## Given exercise
Retype word for word the lines lying between the line containing "Continue the three.js" and the line containing "return (a *", together with those two lines themselves, and nothing besides.

## Provided entries
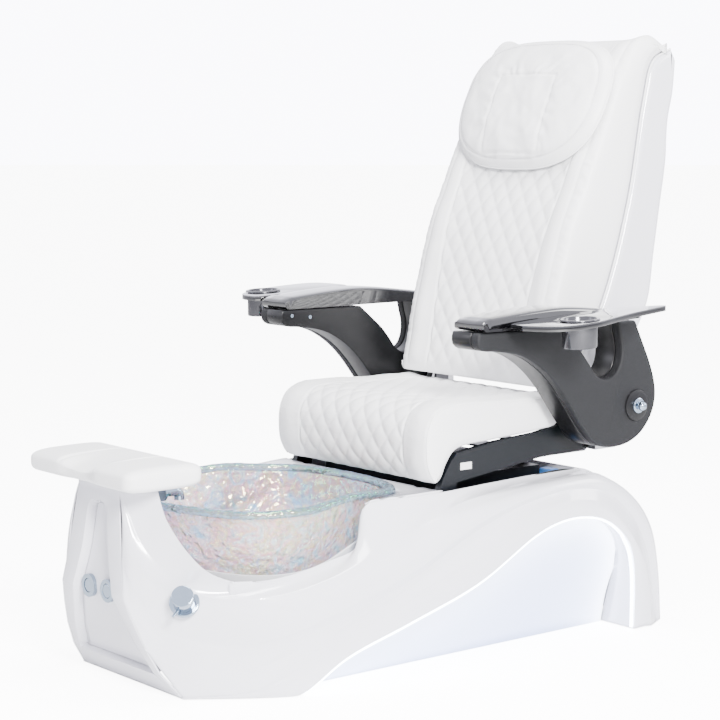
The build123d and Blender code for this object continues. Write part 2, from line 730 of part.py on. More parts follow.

---

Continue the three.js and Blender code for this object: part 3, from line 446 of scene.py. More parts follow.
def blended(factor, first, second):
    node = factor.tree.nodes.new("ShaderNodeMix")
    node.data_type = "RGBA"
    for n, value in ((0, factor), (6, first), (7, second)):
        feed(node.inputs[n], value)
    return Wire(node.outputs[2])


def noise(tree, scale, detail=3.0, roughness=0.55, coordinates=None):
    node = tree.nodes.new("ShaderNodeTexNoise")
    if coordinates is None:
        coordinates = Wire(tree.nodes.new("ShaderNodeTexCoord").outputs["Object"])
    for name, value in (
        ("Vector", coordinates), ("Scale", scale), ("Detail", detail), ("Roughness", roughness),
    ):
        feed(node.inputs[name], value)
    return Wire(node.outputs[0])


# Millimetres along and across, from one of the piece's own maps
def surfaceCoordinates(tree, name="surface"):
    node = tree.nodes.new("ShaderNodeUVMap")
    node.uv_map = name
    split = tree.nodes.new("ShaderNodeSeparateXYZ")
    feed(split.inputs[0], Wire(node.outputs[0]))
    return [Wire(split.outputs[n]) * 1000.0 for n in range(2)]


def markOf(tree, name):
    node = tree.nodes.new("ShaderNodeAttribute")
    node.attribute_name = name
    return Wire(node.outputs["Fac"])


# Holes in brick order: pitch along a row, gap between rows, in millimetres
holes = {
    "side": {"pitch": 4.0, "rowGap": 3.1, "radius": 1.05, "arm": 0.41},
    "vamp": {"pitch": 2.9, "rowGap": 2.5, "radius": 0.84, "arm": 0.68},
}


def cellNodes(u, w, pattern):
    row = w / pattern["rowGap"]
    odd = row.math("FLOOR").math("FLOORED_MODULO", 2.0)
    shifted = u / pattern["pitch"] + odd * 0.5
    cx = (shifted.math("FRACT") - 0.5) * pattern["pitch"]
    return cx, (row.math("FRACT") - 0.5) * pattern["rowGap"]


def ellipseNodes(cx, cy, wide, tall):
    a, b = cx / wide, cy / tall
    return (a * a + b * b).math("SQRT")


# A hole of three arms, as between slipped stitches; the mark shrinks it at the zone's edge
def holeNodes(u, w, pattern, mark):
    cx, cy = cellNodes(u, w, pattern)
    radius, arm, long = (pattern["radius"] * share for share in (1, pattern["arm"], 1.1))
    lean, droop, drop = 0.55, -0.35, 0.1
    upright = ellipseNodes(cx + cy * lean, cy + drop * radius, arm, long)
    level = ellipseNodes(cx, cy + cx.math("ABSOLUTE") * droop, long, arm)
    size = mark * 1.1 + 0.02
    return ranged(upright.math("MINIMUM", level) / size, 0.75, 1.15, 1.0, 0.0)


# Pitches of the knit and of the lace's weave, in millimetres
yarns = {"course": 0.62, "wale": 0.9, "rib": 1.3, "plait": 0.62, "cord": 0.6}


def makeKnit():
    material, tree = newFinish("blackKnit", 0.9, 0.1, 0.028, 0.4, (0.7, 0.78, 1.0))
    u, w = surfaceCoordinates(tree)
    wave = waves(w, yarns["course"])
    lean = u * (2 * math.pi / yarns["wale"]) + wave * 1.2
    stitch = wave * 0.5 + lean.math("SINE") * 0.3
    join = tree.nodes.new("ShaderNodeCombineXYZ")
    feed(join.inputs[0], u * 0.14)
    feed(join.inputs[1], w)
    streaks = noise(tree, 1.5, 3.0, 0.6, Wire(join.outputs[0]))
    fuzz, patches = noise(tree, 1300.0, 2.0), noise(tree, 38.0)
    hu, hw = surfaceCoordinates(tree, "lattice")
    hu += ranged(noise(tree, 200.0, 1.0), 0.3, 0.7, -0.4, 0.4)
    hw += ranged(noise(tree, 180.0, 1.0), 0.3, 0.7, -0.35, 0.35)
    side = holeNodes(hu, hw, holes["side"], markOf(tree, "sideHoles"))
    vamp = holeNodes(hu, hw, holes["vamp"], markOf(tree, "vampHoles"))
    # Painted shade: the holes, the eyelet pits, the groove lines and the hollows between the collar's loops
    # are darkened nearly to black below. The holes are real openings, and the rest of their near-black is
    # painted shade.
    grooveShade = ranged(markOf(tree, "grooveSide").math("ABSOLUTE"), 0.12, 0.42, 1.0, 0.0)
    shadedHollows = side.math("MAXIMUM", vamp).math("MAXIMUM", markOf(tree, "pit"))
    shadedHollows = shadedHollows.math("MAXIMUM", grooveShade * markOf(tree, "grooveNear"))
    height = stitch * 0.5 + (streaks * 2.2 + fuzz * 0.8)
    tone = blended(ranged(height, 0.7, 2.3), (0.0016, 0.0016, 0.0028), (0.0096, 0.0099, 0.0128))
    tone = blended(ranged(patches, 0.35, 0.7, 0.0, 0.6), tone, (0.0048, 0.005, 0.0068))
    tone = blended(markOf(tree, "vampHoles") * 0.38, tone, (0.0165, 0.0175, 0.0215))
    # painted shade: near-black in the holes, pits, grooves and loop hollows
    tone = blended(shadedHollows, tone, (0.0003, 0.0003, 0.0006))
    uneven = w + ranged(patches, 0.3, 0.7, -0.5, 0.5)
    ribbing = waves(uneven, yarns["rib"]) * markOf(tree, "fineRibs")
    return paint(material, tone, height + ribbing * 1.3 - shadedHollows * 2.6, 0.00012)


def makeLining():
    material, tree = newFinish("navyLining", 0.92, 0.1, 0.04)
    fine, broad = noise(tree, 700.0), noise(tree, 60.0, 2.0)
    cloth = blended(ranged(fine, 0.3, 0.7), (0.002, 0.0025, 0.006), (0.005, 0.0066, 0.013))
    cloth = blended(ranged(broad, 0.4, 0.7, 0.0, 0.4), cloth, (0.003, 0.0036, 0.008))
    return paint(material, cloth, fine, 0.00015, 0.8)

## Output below
Continue the three.js and Blender code for this object: part 3, from line 446 of scene.py. More parts follow.
def blended(factor, first, second):
    node = factor.tree.nodes.new("ShaderNodeMix")
    node.data_type = "RGBA"
    for n, value in ((0, factor), (6, first), (7, second)):
        feed(node.inputs[n], value)
    return Wire(node.outputs[2])


def noise(tree, scale, detail=3.0, roughness=0.55, coordinates=None):
    node = tree.nodes.new("ShaderNodeTexNoise")
    if coordinates is None:
        coordinates = Wire(tree.nodes.new("ShaderNodeTexCoord").outputs["Object"])
    for name, value in (
        ("Vector", coordinates), ("Scale", scale), ("Detail", detail), ("Roughness", roughness),
    ):
        feed(node.inputs[name], value)
    return Wire(node.outputs[0])


# Millimetres along and across, from one of the piece's own maps
def surfaceCoordinates(tree, name="surface"):
    node = tree.nodes.new("ShaderNodeUVMap")
    node.uv_map = name
    split = tree.nodes.new("ShaderNodeSeparateXYZ")
    feed(split.inputs[0], Wire(node.outputs[0]))
    return [Wire(split.outputs[n]) * 1000.0 for n in range(2)]


def markOf(tree, name):
    node = tree.nodes.new("ShaderNodeAttribute")
    node.attribute_name = name
    return Wire(node.outputs["Fac"])


# Holes in brick order: pitch along a row, gap between rows, in millimetres
holes = {
    "side": {"pitch": 4.0, "rowGap": 3.1, "radius": 1.05, "arm": 0.41},
    "vamp": {"pitch": 2.9, "rowGap": 2.5, "radius": 0.84, "arm": 0.68},
}


def cellNodes(u, w, pattern):
    row = w / pattern["rowGap"]
    odd = row.math("FLOOR").math("FLOORED_MODULO", 2.0)
    shifted = u / pattern["pitch"] + odd * 0.5
    cx = (shifted.math("FRACT") - 0.5) * pattern["pitch"]
    return cx, (row.math("FRACT") - 0.5) * pattern["rowGap"]


def ellipseNodes(cx, cy, wide, tall):
    a, b = cx / wide, cy / tall
    return (a * a + b * b).math("SQRT")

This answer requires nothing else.